The record establishes some delay in the progress of the proceedings due to Darville's conduct, but does not demonstrate a clear record of the type of "stubborn resistance to authority" that is the hallmark of contumacious conduct. Turner cites three examples of Darville's noncompliance with the Court's orders and local rules as examples of contumacious conduct: Darville's failure to respond to Turner's Motion to Compel (Doc. 28); her extended delay in complying with the Court's Ruling granting Turner's Motion to Compel (Doc. 31); and her failure to respond to Turner's Motion for Sanctions and/or Civil Contempt of Court (Doc. 33). (Doc. 34-1 at p. 1-2).[1] The local rules do not require that Darville oppose any motion, but she fails to do so at her own peril because she is still subject to the Court's orders regarding these motions. See Maness v. Meyers, 419 U.S. 449, 458 (1975) ("[A]ll orders and judgments of courts must be complied with promptly."). Given that the local rules allow a motion to remain unopposed, Darville's failures to oppose Turner's Motion to Compel and its Motion for Sanctions and/or Civil Contempt of Court indicate a lack of responsiveness, but do not demonstrate a clear record of a "stubborn resistance to authority" and are insufficient grounds for a dispositive and sparingly ordered sanction of involuntary dismissal with prejudice.[2]

Darville's failure to comply promptly with the Court's ruling granting Turner's Motion to Compel Discovery (Doc. 31), and the resultant delay are serious matters worthy of sanction, but are also not sufficient grounds to order an involuntary dismissal with prejudice. As previously noted, the Court initially set a fact discovery deadline for all parties of November 28, 2014. (Doc. 12 at p. 3). Darville failed to participate in discovery (Doc. 31 at p. 2-4), and failed to comply with the Court's order granting Turner's Motion to Compel Discovery (Doc. 34-1 at p. 1). The Court later found that Darville had not shown good cause as to why her fact discovery deadline should be extended, and declined to do so. (Doc. 39 at p. 2). Accordingly, Turner now has until February 17, 2015 to complete fact discovery, but Darville cannot conduct additional fact discovery. ( Id. ).

As such, Turner received more than the additional sixty days it requested to complete discovery, and the ultimate delay caused by Darville's failure to comply with the Court's discovery order was about three months. Although serious, Darville's noncompliance with a single pretrial order which resulted in a delay of three months is not "extreme" enough to warrant the "ultimate sanction" of an involuntary dismissal of her action with prejudice. See Thanksgiving Tower Partners, 1993 WL 35716, at *5 (reversing and remanding a district court's involuntary dismissal under Rule 41(b) because the district court largely relied on the party's violation of a single court order). This is especially true given that Darville has since timely complied with the extended deadline for the Court's discovery order (Docs. 41 & 42), [3] and that Turner's motions for sanctions and civil contempt remain pending (Docs. 33 & 44).
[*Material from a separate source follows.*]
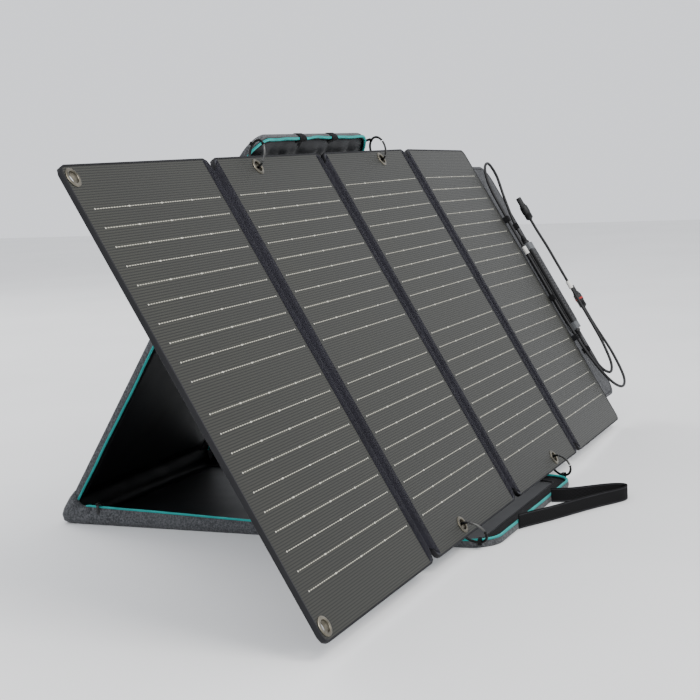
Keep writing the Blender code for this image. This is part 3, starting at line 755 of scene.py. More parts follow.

The Court finds that Darville's conduct, although "careless, inconsiderate, [and] understandably exasperating, " does not evidence "the stubborn resistance to authority" that characterizes contumacious conduct and justifies an involuntary dismissal of her action with prejudice.[4] See McNeal, 842 F.2d at 792.

B. The Second Factor: The Best Interests of Justice

The second issue the Court must decide is whether a lesser sanction than involuntary dismissal with prejudice of Darville's action would meet the best interests of justice and would be effective. Possible lesser sanctions include stay, dismissal, and reinstatement; award of attorney's fees; assessment of fines, costs, or damages; fining the party or disciplining the attorney; warning; or conditional reinstatement. Thanksgiving Tower Partners, 1993 WL 35716, at *8. A court may issue the "lenient sanction" of providing the plaintiff with additional chances after a procedural default, which may then justify dismissal with prejudice if the court's leniency is met with further default. Callip, 757 F.2d at 1521.

Here, the Court has issued a lesser sanction in response to Darville's failure to comply with the discovery order, and it has been effective. As previously discussed, the Court found that Darville had not shown good cause as to why her fact discovery deadline should be extended. (Doc. 39 at p. 2). As a result, Turner may now complete fact discovery by February 17, 2015, but Darville's fact discovery deadline has not been extended and she cannot conduct additional fact discovery. ( Id. ). This lesser sanction was an appropriate response by the Magistrate Judge to Darville's delay in heeding the discovery order. The lesser sanction also prompted Darville to file the delinquent discovery documents in accordance with the extended deadline. (Docs. 41 & 42). The Court finds that the best interests of justice have been served by the lesser sanction, and the additional and severe sanction of involuntary dismissal with prejudice is not required.

IV. Conclusion

The Court finds that although Darville's actions resulted in a delay in the progress of the proceedings, no clear record of contumacious conduct is present. Beyond that, the Court finds that the lesser sanction issued by the Magistrate Judge was both effective and in the best interests of justice. As neither of the requisite factors for an involuntary dismissal with prejudice of Darville's action have been met, a review of the record for the presence of aggravating factors is not necessary.

Accordingly,

IT IS ORDERED that Defendant Turner Industries Group, LLC's Motion to Dismiss Plaintiff's Claims with Prejudice (Doc. 34) is DENIED.